The heart rate decreased a little (data not shown) at the beginning of hypoxic maneuver linked to a reduction in depolarization rate of cardiac pacemaker cells [64]. It was followed by a tackycardia induced by both sympathoactivation and vagal withdrawal subsequent to the chemoreflex reflex [55]. Also, the heart rate decreased transiently during switching from hypoxia to hyperoxia because of increasing the vagal activity [65].
There was not a difference between the values of PaO2 in the CBDL and Sham groups while PaCO2 and pH in the CBDL group were less than that in the Sham group. This could be caused by cirrhosis-induced hyperventilation [66]. On the other hand, low PaO2 in the CBDL+ PPVL group may be linked to a diffusion impairment [66]. Furthermore, a low PaO2/FIO2 ratio in the CBDL+PPVL group is verifying the injury of the blood gas barrier in the severe liver dysfunction. In both HPS and POPH, low PaO2 and low saturation of hemoglobin with oxygen have been reported [6, 7, 67-69]. On the other hand, low PaO2 may lead to pulmonary vasoconstriction and explain increased RVSP in the CBDL+PPVL group (Table 2).

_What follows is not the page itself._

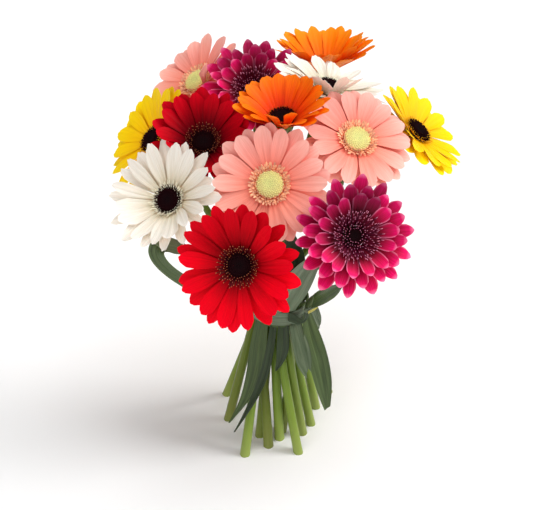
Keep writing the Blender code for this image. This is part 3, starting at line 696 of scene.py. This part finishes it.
def packed_bends(name, bloom):
    """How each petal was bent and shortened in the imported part, read from its corners."""
    points = cad_points(name + "_rays")
    tree = KDTree(len(points))
    for i, p in enumerate(points):
        tree.insert(p, i)
    tree.balance()
    style, tries = bloom[0], bends()
    found = {}
    for layer in range(len(style["scales"])):
        for column in range(layer % 2, 2 * style["petals"], 2):
            best = (math.inf, None)
            for bend in tries:
                miss = tree.find(tip_corner(bloom, layer, column, *bend))[2]
                best = min(best, (miss, bend))
                if miss < MATCH:
                    break
            found[layer, column] = best[1]
    return found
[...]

The plasma concentration of MDA in the CBDL group was more than those in the sham and PPVL groups. Other investigators also have expressed that oxidants increase and antioxidants decrease in liver cirrhosis [6, 70]. ROS may be involved in HPV [71]. Therefore, the disruption of HPV in the CBDL groups may imply that the pulmonary vasculatures were already maximally stimulated by the observed oxidative stress before hypoxia maneuver. High level of ROS may also lead to vascular remodeling and promots the pulmonary hypertension [71] which needs to be investigated in the long term (Table 2). High levels of NO metabolites and MDA in both CBDL groups, suggests the productions of large amounts of NO and ROS. The combination of NO and ROS produces the peroxynitrite, a potent vasoconstrictor oxidant which increases the pulmonary vascular resistance and pulmonary artery pressure [72]. In addition, it can be speculated that a part of the inhibitory response to hypoxia is related to the increase in NO production. There are inconsistent results regarding the NO production in the patients with liver diseases or animal models of cirrhosis. For instance, a few studies have shown that NO production increases in human cirrhosis [73, 74], and NO plays a role in the regulation of pulmonary vascular tone in the animal model of cirrhosis [32]. In contrary, NO synthase inhibitor protein increases, thereby, NO production decreases in the cirrhotic patients [6, 75]. However, we measured the plasma NO metabolites which could release from different sources in the body tissues. Furtheremore, high level of NO can be partly linked to high estradiol level in the CBDL groups [76].
The platelet level and RVSP in the CBDL+PPVL group was lower than those in the other groups. It has been indicated that platelet level is linked to pulmonary hypertension and the rate of survival [77, 78]. On the other hand, the level of metaloproteinase decreases in the patients with liver cirrhosis. This enzyme regulates the Von Willberand factor size and platelet adhesive activity. Then, the reduction of the enzymes may lead to platelet deposition in afferent pulmonary vessels [79]. Furthermore, thrombocytopenia in cirrhosis may be caused by the reduction of hematopoietic growth factor thrombopoietin activity in the liver or platelet sequestration in the spleen [80]. All above possibilities may increase the chance for thrombosis formation and pulmonary hypertension [81]. Therefore, it can be assumed that at least a part of increased RVSP is caused by low platelet level in the CBDL+PPVL group (Table 2).